= Bristol Phoebus =

The Bristol Phoebus was an early turbojet engine developed by Bristol Engines. It was based on the gas generator core of the Bristol Proteus. The Phoebus was used for development but only a handful were made. As with other Bristol engines, it took its name from classical mythology.

== Origins ==
Bristol avoided gas turbine development work at first, as Roy Fedden considered that Bristol's limited wartime resources were already occupied with the enlarged generation of sleeve valve radial engines such as the Hercules and Centaurus then under development and that a useful turbojet engine was at least ten years away. This policy changed under Frank Owner and this became one of the reasons behind Fedden's falling out with Bristol and his departure from them in 1942.

Bristol began gas turbine design work with Owner's 1943 proposal for a 4,000 hp turboprop, which became the more modest 2,000 hp Theseus. Although the Theseus was manufactured, developed, type tested and actually flew, it never entered service.

Given Bristol's experience with large radials for heavy transport aircraft, they chose to address the same applications for their first turbine engines, thus chose turboprops rather than the turbojets for fast fighters which all the other manufacturers were developing. In late 1944 work began on another turboprop, the Proteus.

For the Bristol Type 172 fast jet bomber and also with an eye to post-war developments and the likelihood of jet travel in fast airliners, Bristol had considered the need for a suitable pure turbojet engine. This B.E.10 engine, which would eventually become the Olympus, began as initial concepts in 1946. Bristol recognised that their lack so far of experience with pure-jet engines could be overcome by developing the core of the Proteus, the compressor, combustion chambers and first turbine, as a stand-alone jet engine. In hindsight, the Phoebus compressor also gave valuable lessons for the design of the Proteus.

== Development ==
Existence of the Pheobus I[sic] and Proteus had been announced to the public by 4 September 1947, although no details were made available. Details of the Proteus, and its relation to the Phoebus, did not appear until 1948, and full details not for two years.

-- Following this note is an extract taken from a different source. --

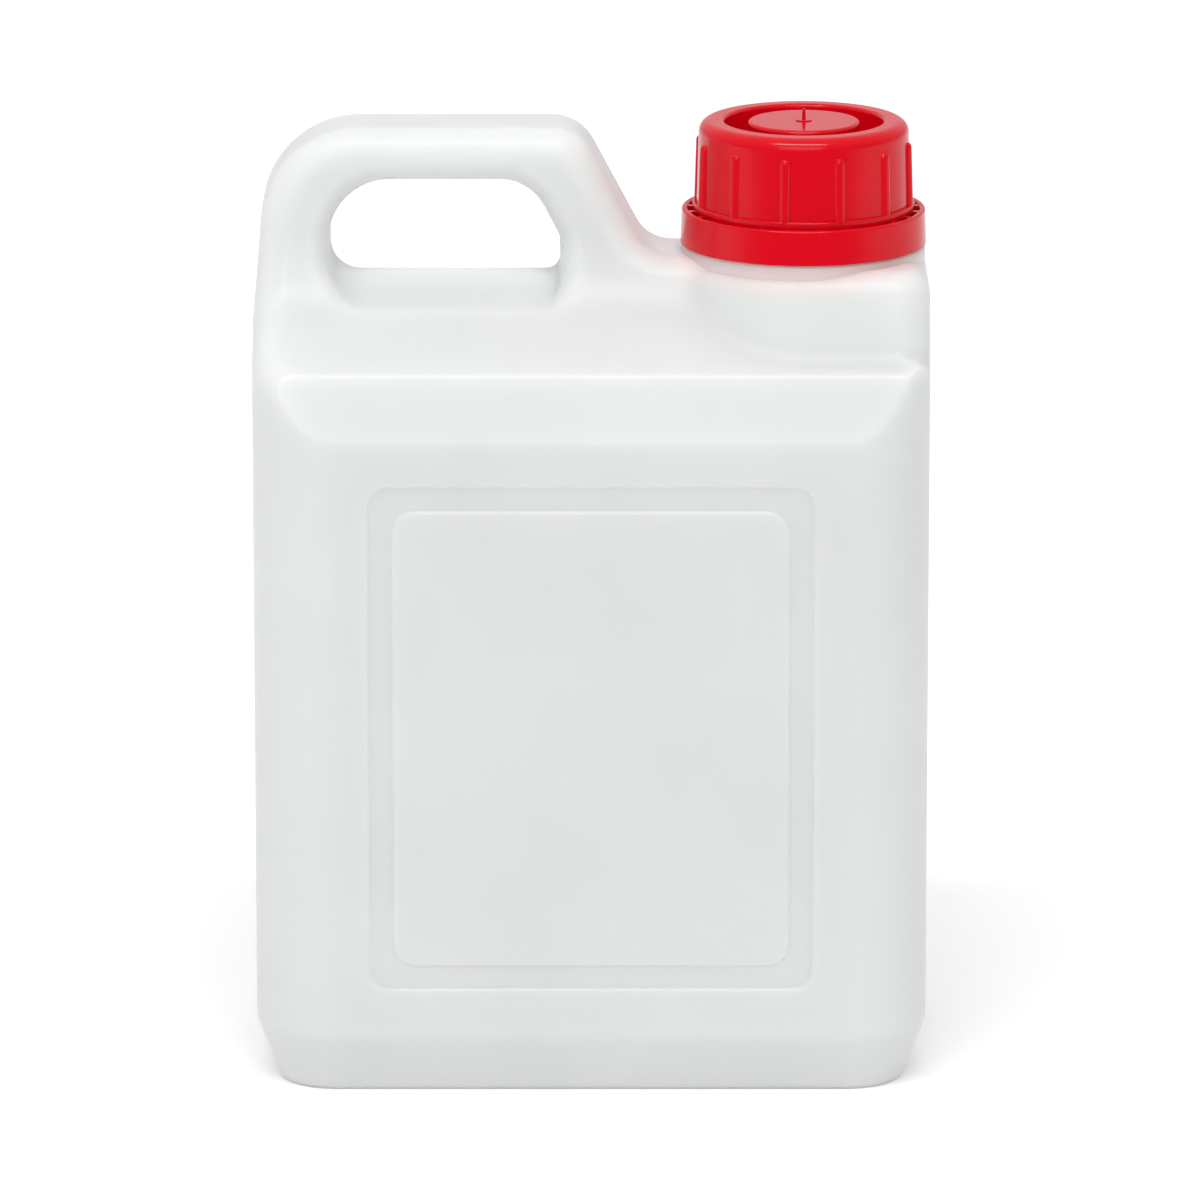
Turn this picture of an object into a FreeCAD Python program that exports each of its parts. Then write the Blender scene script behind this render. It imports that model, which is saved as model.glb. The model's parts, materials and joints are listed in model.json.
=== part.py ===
import FreeCAD, Part
import math
import os

# Two litre jerrycan in natural polyethylene with a red screw closure.
# Millimetres. X runs across the can, Y from front to back, Z up.
# The origin lies on the floor, at the middle of the can's width and depth.

V = FreeCAD.Vector

# Body, blow moulded in two halves that meet at y = 0
can_width = 148.8
can_depth = 88.0
can_height = 211.2            # floor to the top of the grip
corner_radius = 18.0          # upright corners of the body

# Foot
foot_height = 14.0            # raking band between the walls and the floor
foot_inset = 5.2
foot_edge_radius = 2.0
foot_blend_radius = 8.0
push_up_depth = 2.2           # the floor domes in, so that the can stands on a rim
push_up_rim = 8.0             # width of that rim
push_up_draft = 3.0
pinch_off_length = 96.0       # weld line across the floor, where the mould nips the parison shut
pinch_off_width = 1.2
pinch_off_height = 0.8

# Facet and shoulder
facet_height = 13.7
facet_setback = 6.0
ridge_radius = 2.0            # edge between the facet and the shoulder
shoulder_angle = 30.0         # rise of the shoulder above level
shoulder_curve_radius = 23.0  # hollow curve from the shoulder up into the grip
shoulder_drop = 5.86624       # the shoulder would meet the grip's wall this far below the neck's flat

# Grip and its finger hole
grip_depth = 26.0
grip_edge_radius = 6.0
grip_lean = 3.2               # the left side leans in by this much at the grip's top
grip_lean_drop = 41.2         # the lean starts this far below the grip's top
grip_rise = 28.8              # grip's top above the neck's flat
grip_outer_radius = 21.7
grip_inner_radius = 10.5      # at the top of the slope towards the neck
slope_reach = 76.8            # right wall to where the slope towards the neck meets the grip's top
slope_angle = 62.0
slope_foot_radius = 9.0
grip_post = 16.6              # upright of the grip, from the left wall to the hole
grip_bar = 11.4               # bar above the hole
hole_wall = 4.5               # hole's right side, left of where the slope meets the grip's top
hole_height = 21.7            # at the parting line, where the hole is narrowest
hole_fall = 14.5              # degrees that the hole's floor falls from the parting line, front and back
hole_outer_radius = 13.6
hole_inner_radius = 11.0
hole_slope_foot = 9.1         # upright stretch of the hole's right side
hole_slope_foot_radius = 5.0
hole_lower_left_radius = 7.0
hole_lower_right_radius = 3.0
hole_top_straight = 0.9       # top corners of a narrow hole take no more of its width than this
hole_edge_radius = 5.0

# Neck and the collar of the shoulder round it
neck_inset = 27.5             # neck's axis to the right wall
collar_radius = 27.0
collar_spread = 8.0           # growth of the collar down to the ridge's level
collar_blend_radius = 8.0
pad_height = 1.5              # round pad on the collar, under the closure's band
pad_edge_radius = 0.6
neck_bead_proud = 2.8         # bead that holds the tamper band down
neck_bead_height = 2.2
neck_bead_rise = 4.6

# Label panel, front and back
label_margin = 25.15          # from each side wall
label_top_gap = 9.8           # from the facet down to the label's frame
label_bottom = 24.2
label_radius = 5.2
moat_width = 6.1
moat_depth = 0.45
moat_side_run = 0.6           # run of each sloping side of the moat
panel_radius = 4.5

# Closure: screw cap
cap_height = 20.0
cap_plate = 9.4               # thickness of the closed top, which sits on the neck
cap_radius = 23.15
cap_wall = 2.35               # skirt's wall at its top, round the neck
cap_taper = 0.45              # growth of the skirt down to its foot
cap_edge_radius = 2.6
cap_rim = 5.65                # width of the rim outside the groove
groove_width = 5.1
groove_depth = 5.5
groove_corner_radius = 0.8
disc_drop = 0.2
thread_clearance = 0.4
rib_count = 12
rib_phase = 18.7              # degrees from the front to the first rib
rib_radius = 1.35             # half round, with a domed head
rib_proud = 1.0
rib_head_drop = 4.1           # top of the rib's head below the cap's top
cap_foot_height = 1.8
cap_foot_proud = 0.95
cap_foot_edge_radius = 0.4
gate_radius = 1.8
gate_height = 0.25
gate_nub_radius = 0.45
gate_nub_tip_radius = 0.3
gate_nub_height = 2.6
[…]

To achieve the high design power of the Proteus it was designed with a high overall pressure ratio, using both axial and centrifugal compressors. A twelve stage axial compressor was followed by two centrifugal stages. Despite the widely-admired Theseus installation in the Hermes V and its four petal nacelle with good access for maintenance, the Proteus I was designed to be buried deep within the wing of the Bristol Brabazon or the Saunders-Roe Princess, leading to its unusual reverse-flow layout, with two 180 degree turns in direction. The wing leading edge air inlets would feed air to the rear of the engine, forwards through the compressors, around an internal elbow and then rearwards again through the combustors and turbines. The Proteus was an early free-turbine turboshaft, with separate turbines to drive the compressor and propeller. As a turbojet, the Phoebus did not require the second turbine and the first turbine could be used almost unchanged to produce the simpler jet engine. To achieve the design power needed for the Proteus, a mass-airflow rate of 40 lb/s at 10,000 rpm was required, with an overall pressure ratio of 9. This was anticipated to give the Phoebus a thrust of 2,540 lbf.

The Phoebus made its first flight in February 1949. An Avro Lincoln, RA643, was used, with the engine installed in the bomb bay. Two air inlet elbows were provided at the sides of the bomb bay, with the jet exhaust angled steeply downwards. As the Phoebus used the same reverse-flow layout as the first Proteus, inlets from the side were appropriate.

Initial performance of both the Phoebus and Proteus was poor. A difficulty first encountered with the Phoebus was with the first centrifugal compressor stage. Airflow through it was so poor, owing to a mismatch with the axial compressor, that its effect was to reduce airflow, rather than compressing it. Production engines abandoned this first stage compressor in favour of a better designed diffuser passage which recovered the mass flow, at the cost of dropping the pressure ratio to 5.35.

One of the first tasks for Stanley Hooker, who came to Bristol from Rolls-Royce in Derby at the start of 1949, was to rework the Proteus. The work to totally redesign the Proteus 2 would be so substantial, and take so long, that the Phoebus became an irrelevance: no longer comparable as a prototype, and not worth redesigning to match the new turboprop. Nor did it show any promise for development as a turbojet in its own right, as Hooker was working on the BE.10, later to become the Olympus, which, unlike the troublesome Proteus, was a powerful and reliable success from the outset.

Development of the Phoebus had ceased by 1953, after a cost of £600,000.